Requirement: Each line that follows should be printed again exactly as it stands.
+++
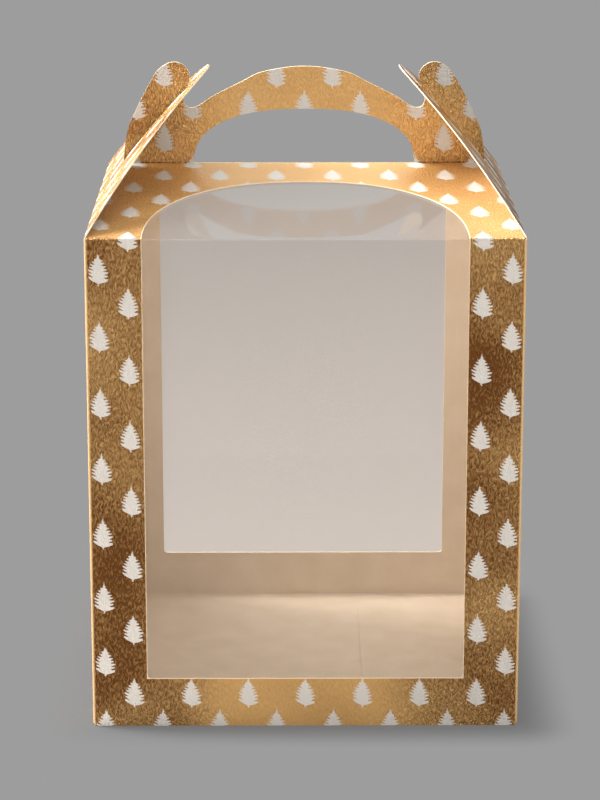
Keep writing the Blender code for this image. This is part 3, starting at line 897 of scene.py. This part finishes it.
def stage_rays(tree):
    """1 for the rays that see the stage's own colours, and 1 for those that have come through film.
    The photograph's backdrop was paler and warmer than the grey that the box is cut out on, and it
    still shows in the windows."""
    path = add(tree, "LightPath").outputs
    seen = add(tree, "Math", path["Is Camera Ray"], path["Is Glossy Ray"], operation="MAXIMUM")
    seen = add(tree, "Math", seen, path["Is Transmission Ray"], operation="MAXIMUM")
    through = add(tree, "Math", path["Transparent Depth"], 0.5, operation="GREATER_THAN")
    return seen, through


def studio_floor():
    """Matt grey studio floor. Beside the box it is lit, and keeps its shadow. Further off, and in
    mirrors, it has its own even grey. The distance is from the box's outline: the length of what
    the place's distance from the middle has over half the box's size."""
    finish, tree = new_finish("matt_grey_studio_floor")
    place = add(tree, "TexCoord").outputs["Object"]
    seen, through = stage_rays(tree)
    half_size = (BOX_WIDTH / 2, BOX_DEPTH / 2, 0)
    over = add(tree, "VectorMath", place, operation="ABSOLUTE")
    over = add(tree, "VectorMath", over, half_size, operation="SUBTRACT")
    over = add(tree, "VectorMath", over, (0, 0, 0), operation="MAXIMUM")
    over = add(tree, "VectorMath", over, operation="LENGTH").outputs["Value"]
    away = add(tree, "MapRange", over, 0.0, FLOOR_LIT_REACH, 1.0 - FLOOR_LIT_SHARE, 1.0,
               interpolation_type="SMOOTHSTEP")
    share = add(tree, "Math", away, through, operation="MAXIMUM")
    share = add(tree, "Math", seen, share, operation="MULTIPLY")
    pale = add(tree, "ValToRGB", add(tree, "MapRange", over, PALE_START, PALE_END))
    two_tone(pale, 0.0, PALE_NEAR, 1.0, PALE_FAR)
    even = add(tree, "MixRGB", through, hex_colour(BACKGROUND), pale)
    lit = add(tree, "MixRGB", seen, hex_colour(PALE_NEAR), hex_colour(FLOOR_LIT))
    even, lit = add(tree, "Emission", even, 1.0), add(tree, "BsdfDiffuse", lit)
    add(tree, "OutputMaterial", add(tree, "MixShader", share, lit, even))
    mesh = bpy.data.meshes.new("studio_floor")
    corners = [(x * FLOOR_HALF, y * FLOOR_HALF, 0) for x, y in ((-1, -1), (1, -1), (1, 1), (-1, 1))]
    mesh.from_pydata(corners, [], [(0, 1, 2, 3)])
    mesh.materials.append(finish)
    floor = bpy.data.objects.new("studio_floor", mesh)
    bpy.context.scene.collection.objects.link(floor)


def softbox(name, place, size, radiance):
    """A white area lamp turned to face the box. Its power is radiance times pi times its area."""
    lamp = bpy.data.lights.new(name, "AREA")
    lamp.shape, lamp.size, lamp.size_y = "RECTANGLE", *size
    lamp.energy = radiance * math.pi * size[0] * size[1]
    holder = bpy.data.objects.new(name, lamp)
    holder.location = place
    holder.rotation_euler = (Vector(LAMP_AIM) - Vector(place)).to_track_quat("-Z", "Y").to_euler()
    holder.visible_camera = False
    bpy.context.scene.collection.objects.link(holder)


studio_floor()
softbox("back_softbox", (0.0, 2.6, 2.0), (4.0, 2.0), 0.55)
softbox("back_left_key", (-1.1, 1.1, 1.5), (0.8, 0.8), 8.0)
softbox("left_key", (-1.5, 0.45, 1.4), (0.7, 0.7), 56.0)
softbox("low_left_softbox", (-1.7, 0.2, 0.75), (1.0, 0.8), 9.0)
softbox("right_softbox", (1.8, 0.1, 0.7), (1.2, 1.2), 0.6)
softbox("front_softbox", (0.0, -2.9, 0.9), (3.0, 2.4), 1.0)
softbox("top_softbox", (0.0, 0.0, 2.3), (1.6, 1.6), 2.8)

world = bpy.data.worlds.new("grey_studio")
bpy.context.scene.world = world
world.use_nodes = True
world.node_tree.nodes.clear()
seen, through = stage_rays(world.node_tree)
shade = add(world.node_tree, "MixRGB", through, hex_colour(BACKGROUND), hex_colour(PALE_FAR))
shade = add(world.node_tree, "MixRGB", seen, hex_colour(FILL), shade)
add(world.node_tree, "OutputWorld", add(world.node_tree, "Background", shade, 1.0))

camera = bpy.data.cameras.new("photograph")
camera.sensor_fit, camera.sensor_width, camera.lens = "AUTO", 36.0, CAMERA_LENS
viewpoint = bpy.data.objects.new("photograph", camera)
viewpoint.location = CAMERA_PLACE
flat_look = math.cos(CAMERA_PITCH)
look = Vector((
    math.sin(CAMERA_YAW) * flat_look, math.cos(CAMERA_YAW) * flat_look, -math.sin(CAMERA_PITCH),
))
viewpoint.rotation_euler = look.to_track_quat("-Z", "Y").to_euler()
bpy.context.scene.collection.objects.link(viewpoint)
bpy.context.scene.camera = viewpoint
bpy.context.scene.view_settings.view_transform = "Standard"
# a ray crosses up to four sheets of film, each with two faces, on its way in and again to a lamp
bpy.context.scene.cycles.transparent_max_bounces = 24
+++
The response:
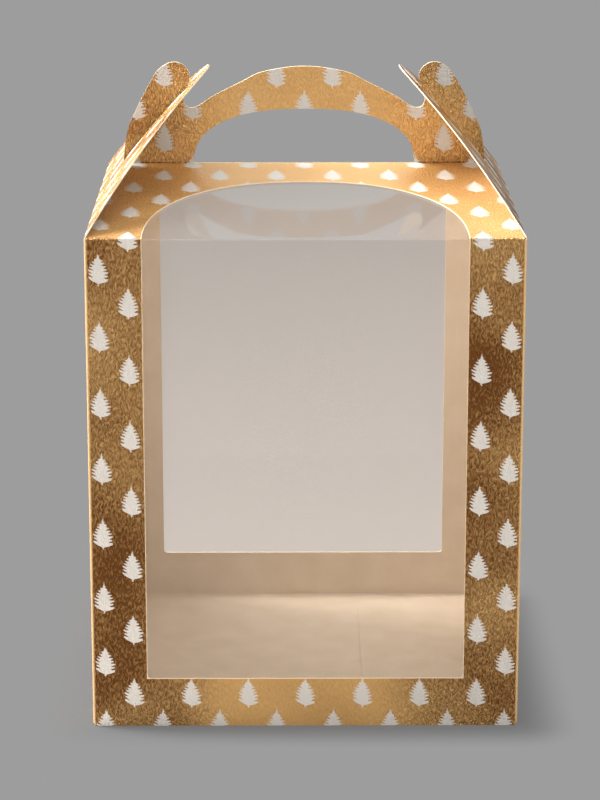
Keep writing the Blender code for this image. This is part 3, starting at line 897 of scene.py. This part finishes it.
def stage_rays(tree):
    """1 for the rays that see the stage's own colours, and 1 for those that have come through film.
    The photograph's backdrop was paler and warmer than the grey that the box is cut out on, and it
    still shows in the windows."""
    path = add(tree, "LightPath").outputs
    seen = add(tree, "Math", path["Is Camera Ray"], path["Is Glossy Ray"], operation="MAXIMUM")
    seen = add(tree, "Math", seen, path["Is Transmission Ray"], operation="MAXIMUM")
    through = add(tree, "Math", path["Transparent Depth"], 0.5, operation="GREATER_THAN")
    return seen, through


def studio_floor():
    """Matt grey studio floor. Beside the box it is lit, and keeps its shadow. Further off, and in
    mirrors, it has its own even grey. The distance is from the box's outline: the length of what
    the place's distance from the middle has over half the box's size."""
    finish, tree = new_finish("matt_grey_studio_floor")
    place = add(tree, "TexCoord").outputs["Object"]
    seen, through = stage_rays(tree)
    half_size = (BOX_WIDTH / 2, BOX_DEPTH / 2, 0)
    over = add(tree, "VectorMath", place, operation="ABSOLUTE")
    over = add(tree, "VectorMath", over, half_size, operation="SUBTRACT")
    over = add(tree, "VectorMath", over, (0, 0, 0), operation="MAXIMUM")
    over = add(tree, "VectorMath", over, operation="LENGTH").outputs["Value"]
    away = add(tree, "MapRange", over, 0.0, FLOOR_LIT_REACH, 1.0 - FLOOR_LIT_SHARE, 1.0,
               interpolation_type="SMOOTHSTEP")
    share = add(tree, "Math", away, through, operation="MAXIMUM")
    share = add(tree, "Math", seen, share, operation="MULTIPLY")
    pale = add(tree, "ValToRGB", add(tree, "MapRange", over, PALE_START, PALE_END))
    two_tone(pale, 0.0, PALE_NEAR, 1.0, PALE_FAR)
    even = add(tree, "MixRGB", through, hex_colour(BACKGROUND), pale)
    lit = add(tree, "MixRGB", seen, hex_colour(PALE_NEAR), hex_colour(FLOOR_LIT))
    even, lit = add(tree, "Emission", even, 1.0), add(tree, "BsdfDiffuse", lit)
    add(tree, "OutputMaterial", add(tree, "MixShader", share, lit, even))
    mesh = bpy.data.meshes.new("studio_floor")
    corners = [(x * FLOOR_HALF, y * FLOOR_HALF, 0) for x, y in ((-1, -1), (1, -1), (1, 1), (-1, 1))]
    mesh.from_pydata(corners, [], [(0, 1, 2, 3)])
    mesh.materials.append(finish)
    floor = bpy.data.objects.new("studio_floor", mesh)
    bpy.context.scene.collection.objects.link(floor)


def softbox(name, place, size, radiance):
    """A white area lamp turned to face the box. Its power is radiance times pi times its area."""
    lamp = bpy.data.lights.new(name, "AREA")
    lamp.shape, lamp.size, lamp.size_y = "RECTANGLE", *size
    lamp.energy = radiance * math.pi * size[0] * size[1]
    holder = bpy.data.objects.new(name, lamp)
    holder.location = place
    holder.rotation_euler = (Vector(LAMP_AIM) - Vector(place)).to_track_quat("-Z", "Y").to_euler()
    holder.visible_camera = False
    bpy.context.scene.collection.objects.link(holder)


studio_floor()
softbox("back_softbox", (0.0, 2.6, 2.0), (4.0, 2.0), 0.55)
softbox("back_left_key", (-1.1, 1.1, 1.5), (0.8, 0.8), 8.0)
softbox("left_key", (-1.5, 0.45, 1.4), (0.7, 0.7), 56.0)
softbox("low_left_softbox", (-1.7, 0.2, 0.75), (1.0, 0.8), 9.0)
softbox("right_softbox", (1.8, 0.1, 0.7), (1.2, 1.2), 0.6)
softbox("front_softbox", (0.0, -2.9, 0.9), (3.0, 2.4), 1.0)
softbox("top_softbox", (0.0, 0.0, 2.3), (1.6, 1.6), 2.8)

world = bpy.data.worlds.new("grey_studio")
bpy.context.scene.world = world
world.use_nodes = True
world.node_tree.nodes.clear()
seen, through = stage_rays(world.node_tree)
shade = add(world.node_tree, "MixRGB", through, hex_colour(BACKGROUND), hex_colour(PALE_FAR))
shade = add(world.node_tree, "MixRGB", seen, hex_colour(FILL), shade)
add(world.node_tree, "OutputWorld", add(world.node_tree, "Background", shade, 1.0))

camera = bpy.data.cameras.new("photograph")
camera.sensor_fit, camera.sensor_width, camera.lens = "AUTO", 36.0, CAMERA_LENS
viewpoint = bpy.data.objects.new("photograph", camera)
viewpoint.location = CAMERA_PLACE
flat_look = math.cos(CAMERA_PITCH)
look = Vector((
    math.sin(CAMERA_YAW) * flat_look, math.cos(CAMERA_YAW) * flat_look, -math.sin(CAMERA_PITCH),
))
viewpoint.rotation_euler = look.to_track_quat("-Z", "Y").to_euler()
bpy.context.scene.collection.objects.link(viewpoint)
bpy.context.scene.camera = viewpoint
bpy.context.scene.view_settings.view_transform = "Standard"
# a ray crosses up to four sheets of film, each with two faces, on its way in and again to a lamp
bpy.context.scene.cycles.transparent_max_bounces = 24